またレース結果にこだわりすぎず、まずは「走る楽しさ」を体験できる設計にしたいということで、ピット作業中にタイヤの左右ローテーションをするなど、ゲーム的要素も取り入れる案も検討している。

■ 車両規定
使用車両はJAF「N0規定」に準拠した市販車両
ECU等の電子制御改造は禁止
必須装備:ロールケージ、バケットシート、4点式以上のシートベルト、強化ブレーキパッド
使用タイヤ:ブリヂストン「POTENZA Adrenalin RE004」(溝付き公道用ラジアルタイヤ)※軽自動車向けには別途銘柄のタイヤを検討中

■ クラス構成
お披露目イベント(2025年)では、以下の2クラスからスタート。
1500cc以下クラス
軽自動車(660cc以下)クラス

将来的には、最高峰として2400ccのクラスや、BEVやハイブリッド車両、新技術搭載車両などが参加できるST-Qのようなクラスも検討しているという。
さらに、自動車メーカーと協議のうえレンタル車両の参戦クラスなどの展開も視野に入れている。
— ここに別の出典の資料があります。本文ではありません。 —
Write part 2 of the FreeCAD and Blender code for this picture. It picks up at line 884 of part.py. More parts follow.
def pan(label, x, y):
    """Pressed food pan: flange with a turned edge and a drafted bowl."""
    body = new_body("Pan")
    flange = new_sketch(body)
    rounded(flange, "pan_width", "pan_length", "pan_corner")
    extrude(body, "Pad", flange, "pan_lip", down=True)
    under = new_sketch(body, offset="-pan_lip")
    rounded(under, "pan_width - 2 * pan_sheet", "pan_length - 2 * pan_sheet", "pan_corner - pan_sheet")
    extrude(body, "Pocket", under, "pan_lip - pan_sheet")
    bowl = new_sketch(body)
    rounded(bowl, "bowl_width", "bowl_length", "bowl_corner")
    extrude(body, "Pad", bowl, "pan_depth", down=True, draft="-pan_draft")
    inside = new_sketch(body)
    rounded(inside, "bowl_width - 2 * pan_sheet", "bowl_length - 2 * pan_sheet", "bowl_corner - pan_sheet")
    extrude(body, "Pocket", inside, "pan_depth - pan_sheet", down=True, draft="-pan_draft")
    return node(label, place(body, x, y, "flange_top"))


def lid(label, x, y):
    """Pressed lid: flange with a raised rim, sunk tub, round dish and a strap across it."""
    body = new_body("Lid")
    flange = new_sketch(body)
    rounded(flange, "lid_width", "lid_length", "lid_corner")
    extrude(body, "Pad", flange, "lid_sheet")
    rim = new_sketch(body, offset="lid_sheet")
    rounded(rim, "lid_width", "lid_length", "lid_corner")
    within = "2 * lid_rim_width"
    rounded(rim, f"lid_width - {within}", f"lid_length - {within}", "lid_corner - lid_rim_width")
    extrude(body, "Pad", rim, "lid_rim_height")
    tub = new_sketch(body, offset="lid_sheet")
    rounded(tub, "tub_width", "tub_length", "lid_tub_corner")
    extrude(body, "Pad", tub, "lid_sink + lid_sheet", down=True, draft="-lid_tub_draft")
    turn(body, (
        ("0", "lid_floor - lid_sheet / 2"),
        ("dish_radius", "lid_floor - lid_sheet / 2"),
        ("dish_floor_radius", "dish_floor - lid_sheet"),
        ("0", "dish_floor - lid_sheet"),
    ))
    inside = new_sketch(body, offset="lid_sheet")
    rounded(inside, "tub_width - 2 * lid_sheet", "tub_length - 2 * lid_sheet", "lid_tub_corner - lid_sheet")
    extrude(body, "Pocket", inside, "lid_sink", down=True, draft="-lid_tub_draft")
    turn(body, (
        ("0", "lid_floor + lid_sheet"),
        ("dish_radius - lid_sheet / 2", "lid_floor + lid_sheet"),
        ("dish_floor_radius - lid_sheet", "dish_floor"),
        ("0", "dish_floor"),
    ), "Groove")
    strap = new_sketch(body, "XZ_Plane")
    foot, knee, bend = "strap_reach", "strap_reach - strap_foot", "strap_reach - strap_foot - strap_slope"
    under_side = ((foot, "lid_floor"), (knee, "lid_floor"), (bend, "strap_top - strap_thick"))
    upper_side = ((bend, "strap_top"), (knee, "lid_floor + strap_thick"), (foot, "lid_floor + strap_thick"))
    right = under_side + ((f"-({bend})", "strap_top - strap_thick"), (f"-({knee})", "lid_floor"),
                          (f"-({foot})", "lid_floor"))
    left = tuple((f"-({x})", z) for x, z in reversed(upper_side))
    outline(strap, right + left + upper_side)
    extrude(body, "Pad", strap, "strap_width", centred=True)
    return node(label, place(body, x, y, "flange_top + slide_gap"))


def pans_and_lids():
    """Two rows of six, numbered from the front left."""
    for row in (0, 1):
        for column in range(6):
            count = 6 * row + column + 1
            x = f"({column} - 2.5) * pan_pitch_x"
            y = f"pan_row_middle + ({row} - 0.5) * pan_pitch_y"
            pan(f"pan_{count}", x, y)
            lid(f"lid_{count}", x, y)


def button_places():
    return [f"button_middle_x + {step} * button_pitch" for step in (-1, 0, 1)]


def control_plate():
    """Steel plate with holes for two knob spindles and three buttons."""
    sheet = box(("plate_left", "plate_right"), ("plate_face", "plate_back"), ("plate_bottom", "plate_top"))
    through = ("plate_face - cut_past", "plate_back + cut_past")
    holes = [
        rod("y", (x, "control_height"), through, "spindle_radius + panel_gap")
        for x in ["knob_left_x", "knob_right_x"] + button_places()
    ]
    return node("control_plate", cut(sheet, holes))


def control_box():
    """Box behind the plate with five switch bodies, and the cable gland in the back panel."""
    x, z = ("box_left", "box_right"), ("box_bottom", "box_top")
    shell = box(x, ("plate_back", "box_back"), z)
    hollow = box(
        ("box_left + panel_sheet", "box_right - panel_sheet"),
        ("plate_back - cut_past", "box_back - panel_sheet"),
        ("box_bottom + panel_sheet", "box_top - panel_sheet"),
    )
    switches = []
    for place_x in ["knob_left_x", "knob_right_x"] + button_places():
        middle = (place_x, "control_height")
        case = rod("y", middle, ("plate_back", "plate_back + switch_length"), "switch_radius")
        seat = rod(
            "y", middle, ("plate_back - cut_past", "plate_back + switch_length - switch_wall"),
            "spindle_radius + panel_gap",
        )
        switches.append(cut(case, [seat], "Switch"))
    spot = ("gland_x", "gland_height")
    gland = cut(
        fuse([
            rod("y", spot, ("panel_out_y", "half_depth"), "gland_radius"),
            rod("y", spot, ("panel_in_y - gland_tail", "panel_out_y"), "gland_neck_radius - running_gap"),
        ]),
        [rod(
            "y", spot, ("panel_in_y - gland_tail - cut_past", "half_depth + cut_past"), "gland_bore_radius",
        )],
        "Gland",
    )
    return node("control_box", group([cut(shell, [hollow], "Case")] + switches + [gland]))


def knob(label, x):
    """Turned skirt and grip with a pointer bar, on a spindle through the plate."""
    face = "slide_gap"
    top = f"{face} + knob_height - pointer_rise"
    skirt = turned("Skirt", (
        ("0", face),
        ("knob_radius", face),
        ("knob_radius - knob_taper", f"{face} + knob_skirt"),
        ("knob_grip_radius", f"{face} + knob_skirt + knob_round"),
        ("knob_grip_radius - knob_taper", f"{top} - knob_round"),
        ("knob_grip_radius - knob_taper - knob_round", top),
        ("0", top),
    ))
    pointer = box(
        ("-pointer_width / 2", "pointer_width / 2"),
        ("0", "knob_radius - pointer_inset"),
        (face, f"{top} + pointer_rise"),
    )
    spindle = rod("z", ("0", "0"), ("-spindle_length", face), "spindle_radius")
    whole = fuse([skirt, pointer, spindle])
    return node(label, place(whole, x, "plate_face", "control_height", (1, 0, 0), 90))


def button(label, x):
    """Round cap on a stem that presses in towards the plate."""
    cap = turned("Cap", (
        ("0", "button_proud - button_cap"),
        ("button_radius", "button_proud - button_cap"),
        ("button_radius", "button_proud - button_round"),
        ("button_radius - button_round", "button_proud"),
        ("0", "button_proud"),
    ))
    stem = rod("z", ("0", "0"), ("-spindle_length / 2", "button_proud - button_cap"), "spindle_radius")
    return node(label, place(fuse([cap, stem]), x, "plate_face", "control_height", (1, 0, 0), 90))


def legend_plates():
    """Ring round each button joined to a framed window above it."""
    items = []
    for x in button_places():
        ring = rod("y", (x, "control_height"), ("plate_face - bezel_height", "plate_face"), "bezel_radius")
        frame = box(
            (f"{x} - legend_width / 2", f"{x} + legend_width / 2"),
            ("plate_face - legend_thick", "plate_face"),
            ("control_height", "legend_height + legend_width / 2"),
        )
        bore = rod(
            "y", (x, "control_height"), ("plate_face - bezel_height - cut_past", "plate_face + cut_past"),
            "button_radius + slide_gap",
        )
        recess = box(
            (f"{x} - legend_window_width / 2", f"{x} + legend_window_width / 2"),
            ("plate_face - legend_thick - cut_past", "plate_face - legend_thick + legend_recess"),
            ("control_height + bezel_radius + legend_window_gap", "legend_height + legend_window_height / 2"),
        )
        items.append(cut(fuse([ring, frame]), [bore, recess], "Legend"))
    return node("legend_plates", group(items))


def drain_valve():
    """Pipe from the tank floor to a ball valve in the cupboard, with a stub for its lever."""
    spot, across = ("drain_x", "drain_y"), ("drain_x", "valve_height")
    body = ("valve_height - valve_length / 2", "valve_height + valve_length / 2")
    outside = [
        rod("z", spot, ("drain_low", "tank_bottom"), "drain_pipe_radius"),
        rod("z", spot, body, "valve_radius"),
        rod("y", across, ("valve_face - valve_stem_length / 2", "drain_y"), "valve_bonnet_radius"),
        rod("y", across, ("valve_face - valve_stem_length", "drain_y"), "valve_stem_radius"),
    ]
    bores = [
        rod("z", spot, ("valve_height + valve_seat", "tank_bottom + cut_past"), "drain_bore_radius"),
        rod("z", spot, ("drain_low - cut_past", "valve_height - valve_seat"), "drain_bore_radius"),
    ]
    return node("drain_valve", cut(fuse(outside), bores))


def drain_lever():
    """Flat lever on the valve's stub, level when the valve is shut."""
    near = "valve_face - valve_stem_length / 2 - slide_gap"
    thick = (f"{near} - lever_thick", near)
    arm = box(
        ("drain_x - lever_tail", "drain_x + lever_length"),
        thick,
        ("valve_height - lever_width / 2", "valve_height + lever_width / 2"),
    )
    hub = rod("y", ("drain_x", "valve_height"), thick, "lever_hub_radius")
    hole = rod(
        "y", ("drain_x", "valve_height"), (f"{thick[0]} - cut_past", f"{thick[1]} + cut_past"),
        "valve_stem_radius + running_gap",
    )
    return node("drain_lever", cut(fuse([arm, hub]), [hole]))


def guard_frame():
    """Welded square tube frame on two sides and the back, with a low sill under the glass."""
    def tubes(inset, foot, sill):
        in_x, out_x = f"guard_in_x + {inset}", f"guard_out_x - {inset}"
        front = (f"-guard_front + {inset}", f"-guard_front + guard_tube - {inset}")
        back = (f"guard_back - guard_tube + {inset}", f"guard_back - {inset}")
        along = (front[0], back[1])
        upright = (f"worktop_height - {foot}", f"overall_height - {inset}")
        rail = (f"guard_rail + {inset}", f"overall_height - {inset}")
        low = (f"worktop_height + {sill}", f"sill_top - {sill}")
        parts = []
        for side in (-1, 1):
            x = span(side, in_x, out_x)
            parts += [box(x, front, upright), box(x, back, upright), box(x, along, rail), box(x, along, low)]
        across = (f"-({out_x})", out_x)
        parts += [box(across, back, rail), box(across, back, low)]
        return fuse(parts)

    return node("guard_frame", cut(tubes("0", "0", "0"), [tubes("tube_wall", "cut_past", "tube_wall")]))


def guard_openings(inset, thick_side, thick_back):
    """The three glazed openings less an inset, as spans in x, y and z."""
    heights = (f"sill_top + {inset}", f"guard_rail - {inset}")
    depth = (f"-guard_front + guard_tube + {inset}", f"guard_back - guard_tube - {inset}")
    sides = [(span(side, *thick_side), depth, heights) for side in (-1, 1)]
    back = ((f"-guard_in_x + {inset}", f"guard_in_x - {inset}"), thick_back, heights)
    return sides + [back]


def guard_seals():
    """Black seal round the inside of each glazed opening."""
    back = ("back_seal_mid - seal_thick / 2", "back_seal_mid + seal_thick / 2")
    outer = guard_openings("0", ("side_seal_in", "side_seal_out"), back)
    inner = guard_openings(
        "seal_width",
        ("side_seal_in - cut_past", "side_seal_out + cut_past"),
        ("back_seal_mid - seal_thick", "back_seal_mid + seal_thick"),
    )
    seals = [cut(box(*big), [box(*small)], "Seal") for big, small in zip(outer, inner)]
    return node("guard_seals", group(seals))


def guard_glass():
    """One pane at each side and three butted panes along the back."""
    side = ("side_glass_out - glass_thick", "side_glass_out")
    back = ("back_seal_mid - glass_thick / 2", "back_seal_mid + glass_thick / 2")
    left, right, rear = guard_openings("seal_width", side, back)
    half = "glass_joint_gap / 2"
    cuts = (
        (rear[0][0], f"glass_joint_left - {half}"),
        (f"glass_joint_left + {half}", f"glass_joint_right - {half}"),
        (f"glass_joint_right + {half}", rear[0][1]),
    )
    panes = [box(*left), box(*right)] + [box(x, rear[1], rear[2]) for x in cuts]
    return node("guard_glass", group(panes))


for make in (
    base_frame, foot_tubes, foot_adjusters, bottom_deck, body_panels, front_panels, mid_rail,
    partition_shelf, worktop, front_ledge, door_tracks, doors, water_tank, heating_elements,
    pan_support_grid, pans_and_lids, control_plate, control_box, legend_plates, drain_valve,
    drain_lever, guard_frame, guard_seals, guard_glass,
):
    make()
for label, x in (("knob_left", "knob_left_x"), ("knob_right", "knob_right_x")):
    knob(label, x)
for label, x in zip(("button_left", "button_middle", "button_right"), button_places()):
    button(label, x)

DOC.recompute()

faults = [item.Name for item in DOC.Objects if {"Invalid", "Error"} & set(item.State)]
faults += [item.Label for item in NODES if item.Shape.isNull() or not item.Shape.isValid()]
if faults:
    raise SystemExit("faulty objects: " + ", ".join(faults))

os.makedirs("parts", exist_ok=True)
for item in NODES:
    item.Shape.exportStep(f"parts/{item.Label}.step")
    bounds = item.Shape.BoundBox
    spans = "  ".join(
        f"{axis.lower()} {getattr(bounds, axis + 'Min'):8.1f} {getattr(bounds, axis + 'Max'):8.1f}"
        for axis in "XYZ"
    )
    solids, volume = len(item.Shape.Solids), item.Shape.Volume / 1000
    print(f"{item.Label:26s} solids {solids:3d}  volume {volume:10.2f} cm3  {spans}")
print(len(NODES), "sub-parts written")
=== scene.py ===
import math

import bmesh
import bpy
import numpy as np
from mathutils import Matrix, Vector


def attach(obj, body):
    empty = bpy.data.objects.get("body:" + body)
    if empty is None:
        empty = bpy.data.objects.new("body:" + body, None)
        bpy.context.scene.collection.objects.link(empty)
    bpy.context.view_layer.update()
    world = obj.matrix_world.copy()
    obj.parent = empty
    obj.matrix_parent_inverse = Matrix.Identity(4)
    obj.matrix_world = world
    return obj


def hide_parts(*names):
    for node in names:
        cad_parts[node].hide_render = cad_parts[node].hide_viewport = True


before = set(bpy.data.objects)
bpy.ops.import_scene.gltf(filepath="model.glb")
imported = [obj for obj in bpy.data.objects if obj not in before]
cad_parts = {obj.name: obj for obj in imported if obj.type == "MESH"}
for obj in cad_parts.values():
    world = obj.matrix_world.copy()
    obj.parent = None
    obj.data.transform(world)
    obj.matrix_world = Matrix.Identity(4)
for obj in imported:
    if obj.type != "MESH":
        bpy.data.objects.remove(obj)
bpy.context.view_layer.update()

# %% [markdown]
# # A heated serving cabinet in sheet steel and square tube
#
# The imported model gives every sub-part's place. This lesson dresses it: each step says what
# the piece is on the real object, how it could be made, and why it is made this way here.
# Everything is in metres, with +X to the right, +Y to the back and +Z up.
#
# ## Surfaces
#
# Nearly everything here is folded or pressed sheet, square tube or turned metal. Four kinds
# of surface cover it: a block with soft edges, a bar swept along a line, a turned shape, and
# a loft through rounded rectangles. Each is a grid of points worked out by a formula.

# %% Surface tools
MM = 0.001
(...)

「S耐チャレンジ」は、かつてのN1耐久のような「誰でも参加できるレース」という原点に立ち返り、モータースポーツの裾野を広げるためのレース」を目指している。さらに、「S耐チャレンジ」の下のクラスとして「FIRST S耐」というクラスのビギナーが参加するクラスの設立も進めているという。

「参加型モータースポーツに新たな火を灯し、そして時代にあったレース文化を育てていきたい」とも語っていた桑山副理事長。S耐ならではの立ち位置をより明確化し、さらにその裾野を広げていく新しいチャレンジがどのように花開いていくのか楽しみだ!